Written task ->
Begin with the line containing "const wheel = new THREE.Group();" and end with the line containing "in Blender's metres"; set down that block verbatim and nothing else.

Given data ->

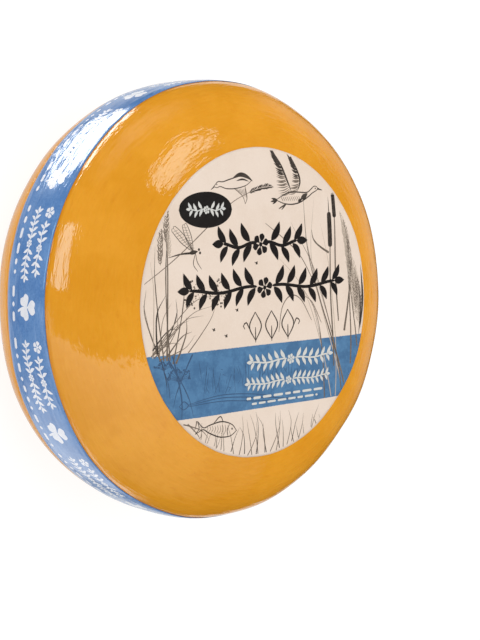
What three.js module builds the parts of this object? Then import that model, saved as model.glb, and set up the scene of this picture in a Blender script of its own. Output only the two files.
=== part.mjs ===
// A round ripened cheese wheel of the Gouda kind, lying on its plain face, with a round paper label
// on its upper face and a printed film band round its rim. Millimetres, +Z up, with the origin on
// the surface that the wheel lies on, at the middle of its lower face.
import * as THREE from "three";

// ---- Driving dimensions -------------------------------------------------------------------------

const wheelDiameter = 250; // over the fullest part of the rim
const wheelHeight = 102; // between the two flat faces
const flatDiameter = 140; // flat middle of each face, where the shoulder begins
const shoulderRise = 2.85; // how square the shoulder is across the height (2 is an ellipse)
const shoulderReach = 2.14; // how square the shoulder is across the radius (2 is an ellipse)

const labelDiameter = 172; // across, seen from above
const labelThickness = 0.3; // paper under its coat of clear plastic

const bandWidth = 33; // measured along the height of the wheel
const bandLift = 2; // from the wheel's middle plane up to the band's middle line
const bandThickness = 0.3; // printed film under its coat of clear plastic

const seatGap = 0.3; // left between a skin and the cheese under it

const turnSteps = 72; // facets round every turned piece
const shoulderSteps = 13; // facets from a flat face to the fullest part of the rim
const labelSteps = 8; // facets from the flat part of the label to its edge
const bandSteps = 8; // facets across the band

// ---- The turned outline of the cheese -----------------------------------------------------------

const wheelRadius = wheelDiameter / 2;
const halfHeight = wheelHeight / 2;
const flatRadius = flatDiameter / 2;
const shoulderWidth = wheelRadius - flatRadius;

// How far the outline stands from the axis, at a height above or below the wheel's middle plane.
function outlineRadius(height) {
  const rise = Math.abs(height) / halfHeight;
  return flatRadius + shoulderWidth * (1 - rise ** shoulderRise) ** (1 / shoulderReach);
}

// The outline's height above the middle plane, on the upper half, at a distance from the axis.
function outlineHeight(radius) {
  const reach = Math.max(0, radius - flatRadius) / shoulderWidth;
  return halfHeight * (1 - reach ** shoulderReach) ** (1 / shoulderRise);
}

// A point of the upper half of the outline, moved out from the cheese by `stand` along its normal.
function stoodOff(radius, height, stand) {
  const reach = Math.max(0, radius - flatRadius) / shoulderWidth;
  const rise = Math.abs(height) / halfHeight;
  const normal = new THREE.Vector2(
    (shoulderReach / shoulderWidth) * reach ** (shoulderReach - 1),
    (Math.sign(height) * shoulderRise * rise ** (shoulderRise - 1)) / halfHeight,
  ).normalize();
  return new THREE.Vector2(radius, height).addScaledVector(normal, stand);
}

// ---- The pieces ---------------------------------------------------------------------------------

// Spins a closed outline, given from the bottom up, and lifts it so that the wheel lies on z = 0.
function turned(name, outline, colour, roughness) {
  const geometry = new THREE.LatheGeometry(outline, turnSteps);
  geometry.rotateX(Math.PI / 2);
  const material = new THREE.MeshStandardMaterial({ color: colour, roughness, metalness: 0 });
  const mesh = new THREE.Mesh(geometry, material);
  mesh.name = name;
  mesh.position.z = halfHeight;
  return mesh;
}

// The cheese in its coat: two flat faces joined by a full, rounded rim.
function cheeseWheel() {
  const upper = [];
  for (let i = 1; i <= shoulderSteps; i++) {
    const turn = (i / shoulderSteps) * (Math.PI / 2);
    const radius = flatRadius + shoulderWidth * Math.cos(turn) ** (2 / shoulderReach);
    upper.push(new THREE.Vector2(radius, halfHeight * Math.sin(turn) ** (2 / shoulderRise)));
  }
  const lower = upper.map((p) => new THREE.Vector2(p.x, -p.y)).reverse();
  const outline = [
    new THREE.Vector2(0, -halfHeight),
    ...lower,
    new THREE.Vector2(wheelRadius, 0),
    ...upper,
    new THREE.Vector2(0, halfHeight),
  ];
  return turned("cheese_wheel", outline, 0xe49a26, 0.35);
}

// The label follows the flat of the face and bends down a little over the start of the shoulder.
function faceLabel() {
  const labelRadius = labelDiameter / 2;
  const firstRing = Math.min(flatRadius, 0.9 * labelRadius); // inside it the label is one flat disc
  const edges = [];
  for (let i = 0; i <= labelSteps; i++) {
    const radius = firstRing + ((labelRadius - firstRing) * i) / labelSteps;
    edges.push([radius, outlineHeight(radius)]);
  }
  const under = edges.map(([radius, height]) => stoodOff(radius, height, seatGap));
  const over = edges.map(([radius, height]) => stoodOff(radius, height, seatGap + labelThickness));
  const outline = [
    new THREE.Vector2(0, halfHeight + seatGap),
    ...under,
    ...over.reverse(),
    new THREE.Vector2(0, halfHeight + seatGap + labelThickness),
  ];
  return turned("face_label", outline, 0xe6dccb, 0.45);
}

// The band is a closed hoop of film that hugs the fullest part of the rim.
function rimBand() {
  const heights = [];
  for (let i = 0; i <= bandSteps; i++) {
    heights.push(bandLift + bandWidth * (i / bandSteps - 0.5));
  }
  const inner = heights.map((height) => stoodOff(outlineRadius(height), height, seatGap));
  const outer = heights.map((height) =>
    stoodOff(outlineRadius(height), height, seatGap + bandThickness),
  );
  const outline = [...outer, ...inner.reverse(), outer[0].clone()];
  return turned("rim_band", outline, 0x4a7db8, 0.25);
}

const wheel = new THREE.Group();
wheel.add(cheeseWheel(), faceLabel(), rimBand());

export default wheel;
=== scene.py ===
# A cheese wheel in its brushed-on coat, lying on its plain face, with a round paper label on top
# and a printed film band round the rim. Sizes are in millimetres until a mesh is made.
import math
import bpy
import numpy as np
from mathutils import Matrix, Vector


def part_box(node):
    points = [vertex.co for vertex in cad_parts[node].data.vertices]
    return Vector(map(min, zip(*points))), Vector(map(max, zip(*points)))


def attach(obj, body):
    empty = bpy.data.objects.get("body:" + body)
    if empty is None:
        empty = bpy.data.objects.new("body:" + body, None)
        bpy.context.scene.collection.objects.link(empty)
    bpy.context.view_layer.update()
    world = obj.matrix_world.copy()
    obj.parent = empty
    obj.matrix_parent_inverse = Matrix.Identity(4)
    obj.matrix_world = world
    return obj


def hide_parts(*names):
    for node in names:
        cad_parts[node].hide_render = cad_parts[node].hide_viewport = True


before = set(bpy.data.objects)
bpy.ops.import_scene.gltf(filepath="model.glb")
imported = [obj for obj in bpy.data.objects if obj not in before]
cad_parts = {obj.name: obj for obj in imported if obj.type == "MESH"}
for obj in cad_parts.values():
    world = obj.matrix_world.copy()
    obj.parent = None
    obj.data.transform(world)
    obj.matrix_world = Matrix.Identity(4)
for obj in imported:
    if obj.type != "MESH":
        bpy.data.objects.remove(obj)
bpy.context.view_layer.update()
mm = 0.001  # one millimetre in Blender's metres


def boxInMm(node):
    low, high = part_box(node)
    return np.array(low) / mm, np.array(high) / mm


wheelLow, wheelHigh = boxInMm("cheese_wheel")
labelLow, labelHigh = boxInMm("face_label")
bandLow, bandHigh = boxInMm("rim_band")
wheelRadius = (wheelHigh[0] - wheelLow[0]) / 2
halfHeight = (wheelHigh[2] - wheelLow[2]) / 2
labelRadius = (labelHigh[0] - labelLow[0]) / 2
print("frame loaded: wheel", round(2 * wheelRadius), "by", round(2 * halfHeight), "mm")


# the rind: one outline, and everything else lies on it
rind = {
    "flatRadius": 70.0,      # flat middle of each face
    "rise": 2.85,            # squareness of the shoulder across the height
    "reach": 2.14,           # squareness of the shoulder across the radius
    "outlineSteps": 3000,    # points on a quarter of the outline, measured along but not all meshed
    "roundSteps": 560,       # mesh steps round the wheel
    "acrossStep": 1.6,       # mesh step from the middle to the rim
    "gullyStep": 0.3,        # mesh step at the band's edges
    "waves": 26,             # long swells left by the mould and the shelf
    "swell": 0.085,          # height of one swell
    "swellLength": (38.0, 150.0),
    "rest": 9,               # height over which the dents fade out towards the resting face
    "dents": 70,             # shallow thumb-sized dents
    "dentDepth": (0.06, 0.34),
    "dentRadius": (6.0, 20.0),
    "crease": 0.12,          # depth of the gully where the coat meets the band
    "creaseWidth": 1.1,
    "seed": 11,
}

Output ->
const wheel = new THREE.Group();
wheel.add(cheeseWheel(), faceLabel(), rimBand());

export default wheel;
=== scene.py ===
# A cheese wheel in its brushed-on coat, lying on its plain face, with a round paper label on top
# and a printed film band round the rim. Sizes are in millimetres until a mesh is made.
import math
import bpy
import numpy as np
from mathutils import Matrix, Vector


def part_box(node):
    points = [vertex.co for vertex in cad_parts[node].data.vertices]
    return Vector(map(min, zip(*points))), Vector(map(max, zip(*points)))


def attach(obj, body):
    empty = bpy.data.objects.get("body:" + body)
    if empty is None:
        empty = bpy.data.objects.new("body:" + body, None)
        bpy.context.scene.collection.objects.link(empty)
    bpy.context.view_layer.update()
    world = obj.matrix_world.copy()
    obj.parent = empty
    obj.matrix_parent_inverse = Matrix.Identity(4)
    obj.matrix_world = world
    return obj


def hide_parts(*names):
    for node in names:
        cad_parts[node].hide_render = cad_parts[node].hide_viewport = True


before = set(bpy.data.objects)
bpy.ops.import_scene.gltf(filepath="model.glb")
imported = [obj for obj in bpy.data.objects if obj not in before]
cad_parts = {obj.name: obj for obj in imported if obj.type == "MESH"}
for obj in cad_parts.values():
    world = obj.matrix_world.copy()
    obj.parent = None
    obj.data.transform(world)
    obj.matrix_world = Matrix.Identity(4)
for obj in imported:
    if obj.type != "MESH":
        bpy.data.objects.remove(obj)
bpy.context.view_layer.update()
mm = 0.001  # one millimetre in Blender's metres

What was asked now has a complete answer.